Die Geltung der Beweislastregel des § 832 BGB im Bereich der Amtshaftung ist sachlich gerechtfertigt. Für eine Haftung für eine vermutete Aufsichtspflichtverletzung sprechen dort dieselben Gründe wie im Bereich der privatrechtlichen Haftung (Mertens aaO S. 999). Es entspricht dem Wesen der Aufsichtspflicht als einer gesetzlichen Pflicht gegenüber dem Geschädigten, dass der Pflichtige Rechenschaft darüber ablegt, was er zur Erfüllung seiner Pflicht getan hat (Staudinger/Belling aaO Rn. 211 unter Hinweis auf Prot II 595). Dagegen ist dem Geschädigten der Nachweis der Aufsichtspflichtverletzung häufig nicht möglich, da er regelmäßig nicht weiß, welche konkreten Maßnahmen zur Erfüllung der Aufsichtspflicht im Einzelfall ergriffen beziehungsweise unterlassen wurden. Die sonst im Bereich der Amtshaftung bis hin zum Anscheinsbeweis geltenden Beweiserleichterungen helfen ihm insoweit nicht, da sie eine Amtspflichtverletzung – hier: eine Aufsichtspflichtverletzung – gerade voraussetzen (vgl. etwa Senat, Urteil vom 21. Oktober 2004 – III ZR 254/03, VersR 2005, 1079, 1082 f). Vor der Beweisnot, in die er geriete, wenn er eine Aufsichtspflichtverletzung der Erzieherinnen nachzuweisen hätte, vermag ihn daher nur die Vermutung gemäß § 832 BGB zu bewahren.

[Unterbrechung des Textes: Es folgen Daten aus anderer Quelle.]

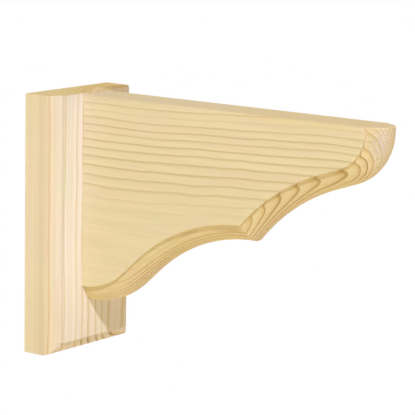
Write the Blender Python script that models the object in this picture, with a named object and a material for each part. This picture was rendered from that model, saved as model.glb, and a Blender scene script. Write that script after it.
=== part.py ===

Gegen eine Anwendung der Beweislastregel des § 832 BGB im Bereich der Amtshaftung können schließlich nicht die in § 839 Abs. 1 Satz 2, Abs. 2 und 3 BGB bestimmten gesetzlichen Haftungsprivilegien des Amtsträgers angeführt werden. Sie weisen nach Inhalt und Grund keinen Zusammenhang mit der Beweislastregel des § 832 BGB auf (vgl. Mertens aaO). Auch kann mit ihnen nicht eine generelle Haftungsprivilegierung des Amtsträgers gerechtfertigt werden unabhängig von deren Anwendungsbereich und sachlicher Berechtigung.

Nach alledem ist kein überzeugender Grund für eine unterschiedliche Ausgestaltung der Beweislast danach ersichtlich, ob die (im Übrigen inhaltsgleiche) Aufsichtspflicht dem Betreffenden als Amtspflicht oder als privatrechtliche Pflicht obliegt. Die in § 832 BGB enthaltene Beweislastregel ist gleichermaßen in beiden Konstellationen anwendbar.

4. Anhaltspunkte für ein Mitverschulden des Klägers ergeben sich entgegen der Auffassung der Revision weder aus den von der Revision nicht angegriffenen Feststellungen des Berufungsgerichts noch aus dem Sachvortrag der Beklagten.